Who Signed the Explicit Authorization to Torture?
The WaPo reveals that in June 2003, and again in July 2004, the CIA sought and got a memo explicitly authorizing the torture methods used in interrogation.
The Bush administration issued a pair of secret memos to the CIA in 2003 and 2004 that explicitly endorsed the agency’s use of interrogation techniques such as waterboarding against al-Qaeda suspects — documents prompted by worries among intelligence officials about a possible backlash if details of the program became public.
The article explains that Tenet felt he needed such memos to make sure the CIA had "top cover" for its actions.

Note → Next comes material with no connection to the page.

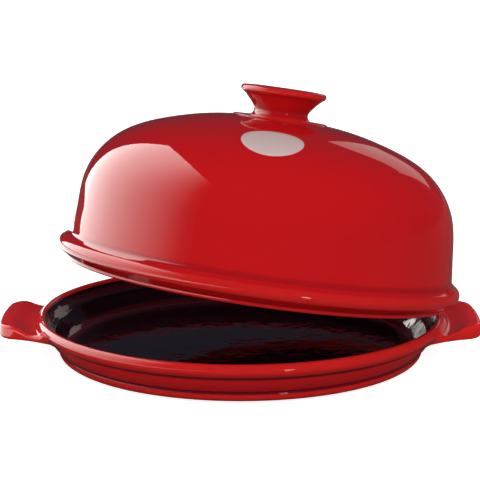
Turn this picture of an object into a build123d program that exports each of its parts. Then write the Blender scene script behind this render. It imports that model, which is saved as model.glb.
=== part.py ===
from build123d import *
from math import cos, hypot, pi, radians, sin, sqrt
import os

# A round bread cloche: a shallow glazed dish with two ear handles, and a domed
# lid with a trumpet knob. The lid is shown as it stands propped open, its lip
# on the back right of the rim, so its pieces are built about a leaning axis.
# The origin is the centre of the dish's foot on the table, +Z is up, +X runs
# along the handles, and the front is -Y. Sizes are millimetres and degrees.

# The dish
rim_radius = 141.2          # centre line of the rounded crest
rim_height = 31.3           # top of the crest above the table
crest_thickness = 5.0
rim_bulge = 3.2             # the rim band's widest circle lies this far outside the crest line
rim_bulge_drop = 4.8        # and this far below the crest
rim_band_height = 10.3      # from the upper groove to the crest
rim_underside_run = 4.3     # from the upper groove out to the band's lower corner
rim_underside_rise = 1.5
neck_inset = 3.5            # the upper groove lies this far inside the crest line
wall_spread = 10.7          # how far the wall opens out from its lower edge to the upper groove
groove_depth = 1.2          # lower groove
band_bulge = 0.8            # crown of each band between the grooves
foot_inset = 10.0           # the foot ring stands this far inside the wall's lower edge
foot_ring_width = 9.0
foot_height = 2.6
foot_recess = 1.4           # the underside within the foot ring is this far off the table
floor_thickness = 5.6
wall_thickness = 4.7
floor_corner_radius = 9.0
groove_softness = 1.2       # rounding at the bottom of each groove
lower_edge_radius = 1.8

# The two ear handles, moulded in one with the dish
handle_length = 25.6        # out from the rim band
handle_drop = 12.0          # from the crest down to the handles' underside
handle_tip_thickness = 9.9
handle_valley_thickness = 4.7
handle_valley_run = 5.2     # from the rim band out to the lowest ring of the top face
handle_brow_run = 6.0       # from the end in to the highest ring of the top face
handle_end_width = 74.0
handle_waist_width = 88.0
handle_root_width = 123.0   # where the handles leave the crest's inner circle, under the rim
handle_end_bow = 3.0
handle_corner_radius = 14.0
handle_edge_radius = 2.2

# The lid, with heights measured from the widest circle of its flange
flange_overhang = 1.3       # beyond the crest line of the rim
flange_shoulder_inset = 2.9
flange_shoulder_height = 5.7
flange_chin_inset = 1.4
flange_chin_drop = 2.9
flange_fillet_radius = 2.0  # where the flange meets the wall
lip_root_drop = 7.4
lip_length = 2.6            # from its root down to its lower edge
lip_gap = 4.2               # between the lip and the inside of the crest, with the lid down
lip_edge_radius = 2.0
lid_wall_inset = 5.3        # the lid's wall starts this far inside the crest line
lid_wall_foot = 8.9
lid_wall = 5.8
lid_wall_draft = 5.0        # degrees
dome_height = 105.7
knob_seat_radius = 33.0     # low round boss that carries the knob
knob_seat_rise = 0.2
knob_seat_softness = 0.6

# The knob
knob_foot_radius = 21.4
knob_neck_radius = 19.2
knob_neck_height = 3.2      # above its seat
knob_stem_height = 16.1     # from its seat to the underside of the disc
knob_disc_radius = 30.2
knob_disc_thickness = 4.8
knob_chin_inset = 1.8       # lower edge of the disc's rounded side
knob_brow_inset = 2.6       # upper edge of the disc's rounded side
knob_crown = 0.5            # rise of the disc's top

# The dark glaze coats inside, and the plain oval mark on the dome
glaze_thickness = 0.6
lining_foot_drop = 3.0      # the lid's dark coat ends this far below the flange's widest circle
mark_length = 42.0
mark_width = 38.6
mark_thickness = 0.3
mark_turn = -129.8          # degrees round the lid's axis, from the side that rests
mark_roll = 11.0            # degrees, about the mark's own middle

# How the lid stands
lean_angle = 9.99           # degrees from level
lean_azimuth = 36.0         # degrees from +X to the side that rests on the rim
lid_shift_x = 12.95         # the lid's middle, off the dish's axis
lid_shift_y = -5.37
lip_rest_gap = 0.85         # between the lip's lower edge and the crest

# Shares: the dome's outline as shares of its radius and height, from the wall
# up, the lower groove's place on the dish's wall, and what the names say
dome_radius_shares = (0.986, 0.949, 0.818, 0.576, 0.288)
dome_height_shares = (0.246, 0.520, 0.757, 0.908, 0.988)
lower_groove_share = 0.31
mark_place_share = 0.538    # the mark's middle along the dome's outline, from the wall's foot
knob_flare_shares = (0.435, 0.605)    # out from the neck to the disc, and up
knob_edge_share = 0.54      # the disc's widest circle, up its thickness
round_limit_share = 0.45    # a rounded edge takes at most this share of its wall
corner_limit_share = 0.8    # a rounded corner takes at most this share of its shorter side
turn_steps = 720            # places round the lip where its gap is measured
search_steps = 40           # halvings when the lid is let down onto the rim

# Sizes of the dish that follow
crest_radius = crest_thickness / 2
crest_level = rim_height - crest_radius
crest_inside = rim_radius - crest_radius
neck_radius = rim_radius - neck_inset
neck_level = rim_height - rim_band_height
floor_level = foot_recess + floor_thickness
base_radius = neck_radius - wall_spread
foot_radius = base_radius - foot_inset
foot_inside = foot_radius - foot_ring_width
wall_rise = neck_level - foot_height
wall_length = hypot(wall_spread, wall_rise)
wall_width = wall_thickness * wall_length / wall_rise     # measured level, across the sloping wall


def wall_point(share, bulge):
    """A place on the dish's outer wall, from its lower edge to the upper groove."""
    radius = base_radius + wall_spread * share + bulge * wall_rise / wall_length
    height = foot_height + wall_rise * share - bulge * wall_spread / wall_length
    return (radius, height)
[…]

The repeated requests for a paper trail reflected growing worries within the CIA that the administration might later distance itself from key decisions about the handling of captured al-Qaeda leaders, former intelligence officials said.
[snip]
A. John Radsan, a lawyer in the CIA general counsel’s office until 2004, remembered the discussions but did not personally view the memos the agency received in response to its concerns. "The question was whether we had enough ‘top cover,’ " Radsan said.
[snip]
The CIA’s anxiety was partly fueled by the lack of explicit presidential authorization for the interrogation program.
[snip]
By the spring of 2004, the concerns among agency officials had multiplied, in part because of shifting views among administration lawyers about what acts might constitute torture, leading Tenet to ask a second time for written confirmation from the White House.
But at that point, the story gets all vague. What the CIA was seeking, obviously, was a document signed by someone other that John Yoo, someone whose ass would be on the line along with the CIA if the torture program became public. That document would presumably implicate at least top aides to Bush, if not Bush himself. But the WaPo doesn’t describe who that person is.
Days later, he got what he wanted: a brief memo conveying the administration’s approval for the CIA’s interrogation methods, the officials said. Administration officials confirmed the existence of the memos, but neither they nor former intelligence officers would describe their contents in detail because they remain classified.
[snip]
Finally, in mid-July, a memo was forwarded to the CIA reaffirming the administration’s backing for the interrogation program. Tenet had acquired the statement of support he sought.
I’ve updated the torture timeline, and the timing is fascinating (the second memo came, for example, just after Goldsmith and Olson left DOJ, as well as–as the story makes clear–at the same time as Tenet’s departure; plus, this correlates closely with the CIA IG’s report on torture). But that doesn’t really clarify the big question raised by the WaPo article, either.
Did George Bush sign a memo authorizing torture?
Update: See Marty Lederman’s musings on the legal necessity (or not) of having the Commander-in-Chief’s signature on a piece of paper. He provides one potential explanation of something I was wondering about: the claim that DOJ opposed issuing a memo in June 2004, when presumably Comey and Goldsmith were actively part of the discussion.